Now who wishes to cram them? Who is trying to do so? To whatever extent this evil process is resorted to in the upper standards, everyone at all conversant with the working of our State Schools, is well aware that among the infants it is unknown. Do parents who send their children to these infant schools complain? Not at all. This evil exists only in the imagination of those who would like to find fault with the system, but don't know where to begin.

page 8

With regard to the impure air, we must admit that is not altogether a figment. But is the schoolroom the only place where the children are brought into contact with impure air? Or is it not a fact that in school there is a degree of ventilation, and cleanliness, along with impure air; but in many of the homes there is impure air without the modifying influences found in schools.
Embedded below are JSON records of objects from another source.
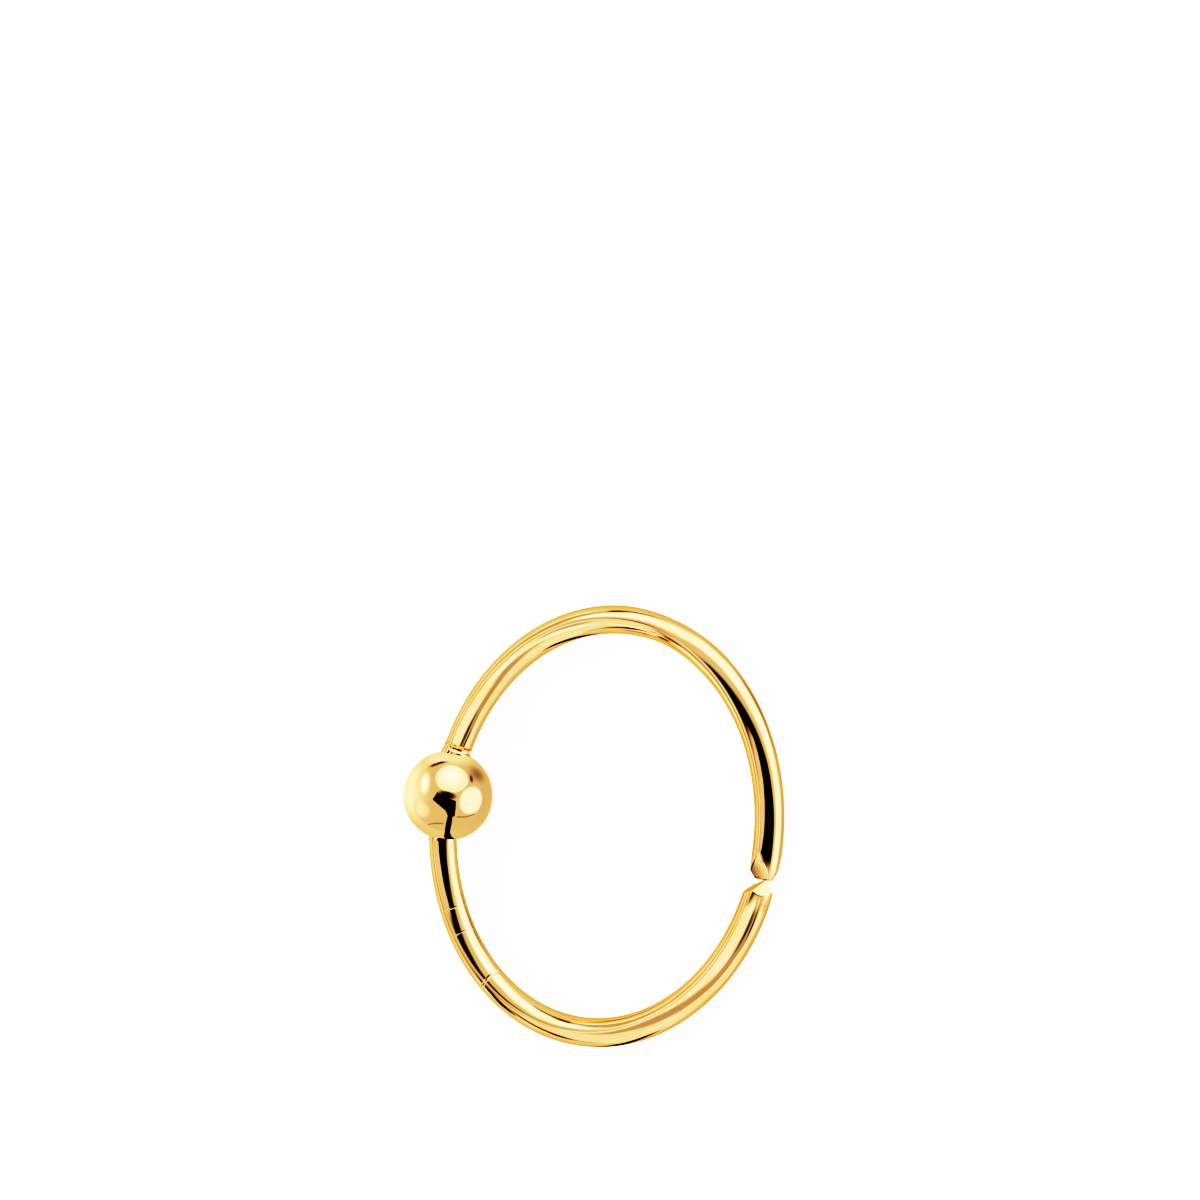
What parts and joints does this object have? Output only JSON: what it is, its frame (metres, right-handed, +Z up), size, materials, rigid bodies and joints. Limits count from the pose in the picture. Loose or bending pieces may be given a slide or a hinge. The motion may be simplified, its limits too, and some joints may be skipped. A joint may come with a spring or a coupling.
{
  "type": "nose ring",
  "caption": "Round split wire hoop with a small soldered ball, worn through a nostril or other small piercing.",
  "frame": {"origin": "on the surface that the ring lies on, under the middle of its outline", "axes": "+Z up from the surface, +X from the ball towards the split, +Y across the hoop"},
  "size_m": [0.0098, 0.0092, 0.0019],
  "materials": {
    "gold": "polished yellow gold"
  },
  "bodies": {
    "root": {"hoop_with_ball": "gold"}
  },
  "joints": []
}
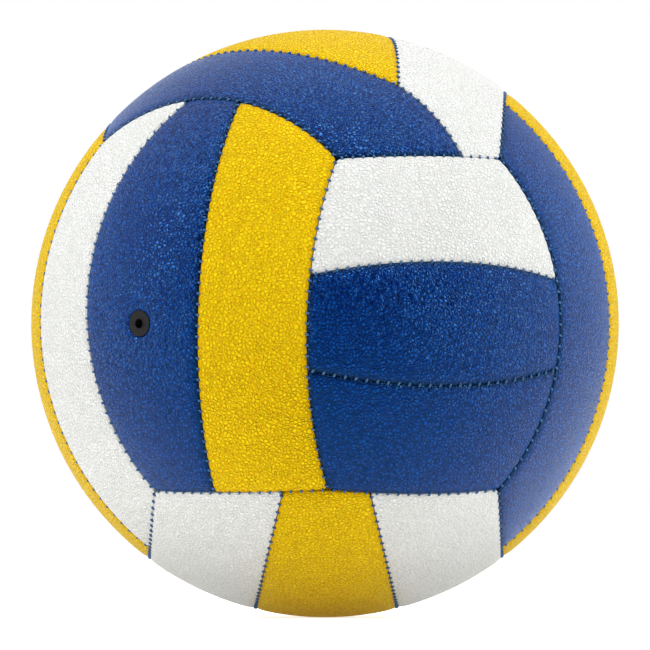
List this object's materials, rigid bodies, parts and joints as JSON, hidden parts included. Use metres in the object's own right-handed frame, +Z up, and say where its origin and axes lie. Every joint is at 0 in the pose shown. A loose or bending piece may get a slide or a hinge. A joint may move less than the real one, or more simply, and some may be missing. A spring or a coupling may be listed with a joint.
{
  "type": "volleyball",
  "caption": "Inflated ball with a cover of turned and sewn leather panels in white, blue and yellow, over foam pads, a cloth lining and a bladder with a flush needle valve.",
  "frame": {"origin": "the ball's centre", "axes": "+Z up, -Y towards the side that the picture shows, +X to the right in that view; the valve is on the left of that view"},
  "size_m": [0.21, 0.21, 0.21],
  "materials": {
    "leather_white": "fine pebbled grain, satin",
    "leather_blue": "fine pebbled grain, satin",
    "leather_yellow": "fine pebbled grain, satin",
    "foam": "closed-cell foam, matte",
    "thread": "twisted sewing thread",
    "lining": "plain weave cloth, matte",
    "patch": "rubberised cloth, matte",
    "bladder": "smooth butyl rubber, satin",
    "valve_rubber": "moulded rubber, matte",
    "plug_rubber": "soft rubber, matte"
  },
  "bodies": {
    "root": {"cover_front_upper": "leather_white", "cover_front_middle": "leather_blue", "cover_front_lower": "leather_blue", "cover_valve_right": "leather_yellow", "cover_valve_middle": "leather_blue", "cover_left_front": "leather_white", "cover_left_middle": "leather_yellow", "cover_left_rear": "leather_white", "cover_crest": "leather_blue", "cover_top_middle": "leather_yellow", "cover_top_right": "leather_white", "cover_top_left": "leather_white", "cover_right_front": "leather_blue", "cover_right_middle": "leather_yellow", "cover_right_rear": "leather_blue", "cover_bottom_left": "leather_white", "cover_bottom_middle": "leather_yellow", "cover_bottom_right": "leather_white", "cover_back_upper": "leather_blue", "cover_back_middle": "leather_yellow", "cover_back_lower": "leather_blue", "pad_front_upper": "foam", "pad_front_middle": "foam", "pad_front_lower": "foam", "pad_valve_right": "foam", "pad_valve_middle": "foam", "pad_left_front": "foam", "pad_left_middle": "foam", "pad_left_rear": "foam", "pad_crest": "foam", "pad_top_middle": "foam", "pad_top_right": "foam", "pad_top_left": "foam", "pad_right_front": "foam", "pad_right_middle": "foam", "pad_right_rear": "foam", "pad_bottom_left": "foam", "pad_bottom_middle": "foam", "pad_bottom_right": "foam", "pad_back_upper": "foam", "pad_back_middle": "foam", "pad_back_lower": "foam", "thread_front": "thread", "thread_valve_side": "thread", "thread_left": "thread", "thread_right": "thread", "thread_top": "thread", "thread_bottom": "thread", "thread_back": "thread", "cloth_lining": "lining", "valve_patch": "patch", "bladder": "bladder", "valve_body": "valve_rubber", "valve_plug": "plug_rubber"}
  },
  "joints": []
}
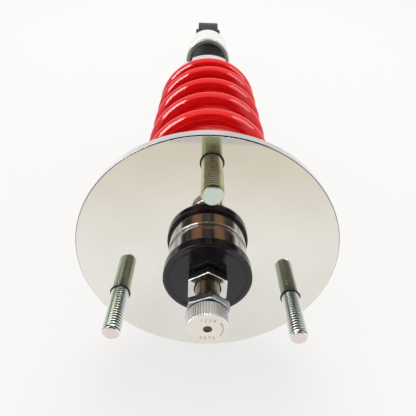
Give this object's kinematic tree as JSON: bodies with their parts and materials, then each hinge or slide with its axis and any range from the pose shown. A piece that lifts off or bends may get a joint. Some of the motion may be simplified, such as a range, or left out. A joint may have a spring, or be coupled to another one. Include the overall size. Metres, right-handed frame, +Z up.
{
  "type": "coilover strut",
  "caption": "Coilover strut with a stud-plate top mount, wound spring on a threaded perch, gas damper, adjuster knob and a height-adjustable lower eye.",
  "frame": {"origin": "centre of the top plate's outer face, on the strut's axis", "axes": "+Z up the strut's axis from the lower eye to the adjuster knob, +Y towards one of the three studs, +X along the lower eye's bolt"},
  "size_m": [0.14, 0.14, 0.5991],
  "materials": {
    "mirror_aluminium": "turned, mirror polished",
    "zinc_stud": "zinc plated and passivated, threaded",
    "housing_chrome": "chromed, bright",
    "cap_black": "black anodised, satin",
    "bearing_steel": "ground bearing steel",
    "spring_steel_clip": "phosphated spring steel",
    "nut_steel": "bright machined steel",
    "rod_chrome": "hard chromed and ground",
    "knob_aluminium": "turned, straight knurled",
    "spring_red": "gloss red powder coat",
    "body_black": "black zinc-nickel on a cut thread",
    "perch_silver": "clear anodised",
    "bracket_silver": "clear anodised, bright",
    "ring_grey": "grey anodised",
    "eye_black": "black painted forging",
    "rubber_black": "moulded rubber",
    "seal_rubber": "nitrile",
    "foam_black": "microcellular foam",
    "band_ptfe": "filled PTFE",
    "piston_aluminium": "hard anodised",
    "washer_plastic": "acetal"
  },
  "bodies": {
    "top_mount": {"top_plate": "mirror_aluminium", "mount_studs": "zinc_stud", "bearing_housing": "housing_chrome", "housing_circlip": "spring_steel_clip", "bearing_race": "bearing_steel", "bearing_cap": "cap_black"},
    "rod": {"bearing_ball": "bearing_steel", "upper_spacer": "nut_steel", "lower_spacer": "nut_steel", "piston_rod": "rod_chrome", "top_nut": "nut_steel", "jam_nut": "nut_steel", "upper_spring_seat": "perch_silver", "bump_stop_cup": "spring_steel_clip", "bump_stop": "foam_black", "piston": "piston_aluminium", "piston_band": "band_ptfe", "compression_shims": "bearing_steel", "rebound_shims": "bearing_steel", "piston_nut": "nut_steel"},
    "knob": {"adjuster_knob": "knob_aluminium", "knob_grub_screw": "spring_steel_clip", "adjuster_needle": "nut_steel"},
    "damper": {"damper_tube": "body_black", "seal_head": "piston_aluminium", "wiper_seal": "seal_rubber", "rod_seal": "seal_rubber", "base_plug": "piston_aluminium", "gas_screw": "nut_steel"},
    "gas_piston": {"floating_piston": "piston_aluminium", "floating_piston_band": "band_ptfe"},
    "spring_carrier": {"perch_slip_ring": "washer_plastic", "main_spring": "spring_red"},
    "perch": {"spring_perch": "perch_silver", "perch_lock_ring": "perch_silver"},
    "lower_mount": {"lower_bracket": "bracket_silver", "lower_eye": "eye_black", "bush_shell": "nut_steel", "eye_bush": "rubber_black"},
    "lock_ring": {"bracket_lock_ring": "ring_grey"},
    "lower_sleeve": {"eye_sleeve": "nut_steel"}
  },
  "joints": [
    {"name": "mount_tilt", "type": "hinge", "parent": "top_mount", "child": "rod", "pos_m": [0, 0, 0.003], "axis": [1, 0, 0], "range_deg": [-6, 6]},
    {"name": "knob_turn", "type": "hinge", "parent": "rod", "child": "knob", "pos_m": [0, 0, 0.046], "axis": [0, 0, 1], "range_deg": [-270, 270]},
    {"name": "damper_stroke", "type": "slide", "parent": "rod", "child": "damper", "axis": [0, 0, 1], "range_m": [0, 0.08], "stiffness_N_per_m": 30000, "deforming": ["main_spring"]},
    {"name": "gas_piston_slide", "type": "slide", "parent": "damper", "child": "gas_piston", "axis": [0, 0, 1], "range_m": [-0.02, 0]},
    {"name": "perch_height", "type": "slide", "parent": "damper", "child": "spring_carrier", "axis": [0, 0, 1], "range_m": [-0.008, 0]},
    {"name": "perch_turn", "type": "hinge", "parent": "spring_carrier", "child": "perch", "pos_m": [0, 0, -0.26], "axis": [0, 0, 1], "range_deg": [-1440, 0]},
    {"name": "ride_height", "type": "slide", "parent": "damper", "child": "lower_mount", "axis": [0, 0, 1], "range_m": [-0.006, 0.012]},
    {"name": "lock_ring_turn", "type": "hinge", "parent": "lower_mount", "child": "lock_ring", "pos_m": [0, 0, -0.405], "axis": [0, 0, 1], "range_deg": [-1080, 2160]},
    {"name": "eye_twist", "type": "hinge", "parent": "lower_mount", "child": "lower_sleeve", "pos_m": [0, 0, -0.52209], "axis": [1, 0, 0], "range_deg": [-15, 15], "stiffness_Nm_per_rad": 1}
  ],
  "couplings": [
    {"joint": "gas_piston_slide", "follows": "damper_stroke", "ratio": -0.25},
    {"joint": "perch_turn", "follows": "perch_height", "rad_per_m": 3141.6},
    {"joint": "lock_ring_turn", "follows": "ride_height", "rad_per_m": 3141.6}
  ]
}
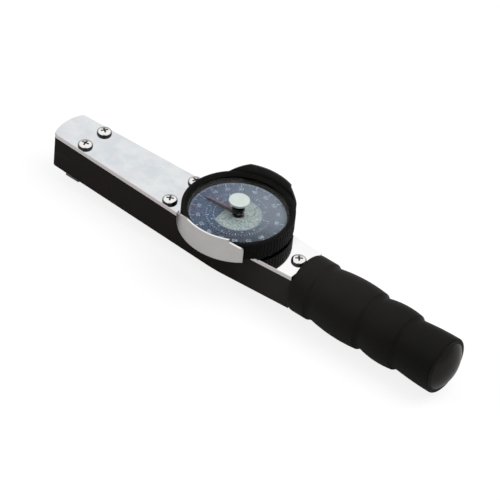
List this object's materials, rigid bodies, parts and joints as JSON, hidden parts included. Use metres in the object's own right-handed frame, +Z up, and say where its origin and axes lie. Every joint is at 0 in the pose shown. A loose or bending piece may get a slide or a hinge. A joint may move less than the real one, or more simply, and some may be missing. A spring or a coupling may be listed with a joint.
{
  "type": "dial torque wrench",
  "caption": "Hand dial torque wrench: slim channel body with square drive, round ribbed dial between upright guards, pointers, reset knob and grooved rubber grip.",
  "frame": {"origin": "centre of the drive square's end face", "axes": "+X along the tool from the drive to the grip, +Z up through the dial, away from the drive's end"},
  "size_m": [0.2581, 0.0624, 0.0468],
  "materials": {
    "black_paint": "satin black enamel",
    "bright_plate": "bright polished plate",
    "chrome_guard": "bright plated pressing",
    "screw_chrome": "polished",
    "steel": "ground steel",
    "drive_steel": "satin plated steel",
    "spring_steel": "blued spring steel",
    "bronze": "sintered bronze",
    "brass": "turned brass",
    "case_metal": "cast",
    "bezel_black": "black moulding with ribs",
    "lens_clear": "clear",
    "dial_blue": "blue printed dial",
    "pointer_black": "matt black",
    "pointer_red": "satin red",
    "knob_silver": "satin turned",
    "black_moulding": "gloss black",
    "gasket_black": "matt",
    "grip_rubber": "matt black rubber"
  },
  "bodies": {
    "housing": {"housing": "black_paint", "cover_plate": "bright_plate", "cover_screws": "screw_chrome", "bearing_plate": "steel", "lower_arbor_bush": "bronze", "upper_arbor_bush": "bronze", "reaction_pins": "steel", "movement_pillars": "brass", "movement_plate": "brass", "movement_screws": "steel", "lower_pivot_bush": "bronze", "upper_pivot_bush": "bronze", "hairspring": "spring_steel", "hairspring_stud": "brass", "dial_guard": "chrome_guard", "dial_case": "case_metal", "case_screws": "steel", "rear_block": "case_metal", "block_screws": "steel", "handle_tube": "steel", "tube_pins": "steel", "grip": "grip_rubber", "end_cap": "black_moulding"},
    "drive": {"drive_arbor": "drive_steel", "spring_beam": "spring_steel", "beam_dowels": "steel", "indicator_arm": "steel", "arm_screws": "steel", "sector_gear": "brass", "sector_rivets": "steel", "detent_spring": "spring_steel"},
    "ball": {"detent_ball": "steel"},
    "pointer": {"pinion_shaft": "steel", "hairspring_collet": "brass", "pointer_hub": "brass", "main_pointer": "pointer_black"},
    "bezel": {"bezel_ring": "bezel_black", "face_ring": "spring_steel", "bezel_clip": "spring_steel", "dial_face": "dial_blue", "lens_gasket": "gasket_black", "lens": "lens_clear", "stem_bush": "black_moulding"},
    "knob": {"knob_stem": "black_moulding", "reset_knob": "knob_silver", "memory_pointer": "pointer_red"}
  },
  "joints": [
    {"name": "drive_turn", "type": "hinge", "parent": "housing", "child": "drive", "pos_m": [0, 0, 0.009], "axis": [0, 0, 1], "range_deg": [-3.4, 3.4], "stiffness_Nm_per_rad": 2, "deforming": ["spring_beam"]},
    {"name": "pointer_turn", "type": "hinge", "parent": "housing", "child": "pointer", "pos_m": [0.1071, 0, 0.03], "axis": [0, 0, 1], "range_deg": [-170, 170], "deforming": ["hairspring"]},
    {"name": "bezel_turn", "type": "hinge", "parent": "housing", "child": "bezel", "pos_m": [0.1071, 0, 0.035], "axis": [0, 0, 1], "continuous": true},
    {"name": "knob_turn", "type": "hinge", "parent": "bezel", "child": "knob", "pos_m": [0.1071, 0, 0.042], "axis": [0, 0, 1], "continuous": true},
    {"name": "detent_slide", "type": "slide", "parent": "drive", "child": "ball", "axis": [-1, 0, 0], "range_m": [0, 0.0007], "stiffness_N_per_m": 40, "deforming": ["detent_spring"]}
  ],
  "couplings": [
    {"joint": "pointer_turn", "follows": "drive_turn", "ratio": -50}
  ]
}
And are there no bad and dangerous odours about the roads and backyards? To hear some people talk about the risks that the little ones run in coming to school, a person might be led to imagine that the children, without exception, came from homes that are little inferior to palaces. No; there are many much worse places than a warm, well-lighted, and fairly well-ventilated schoolroom for the boys and girls of the poorer classes, and to exclude one-fifth of them would mean an increase in doctors' and drapers' bills to the parents, and an accession to the already too large class of larrikins.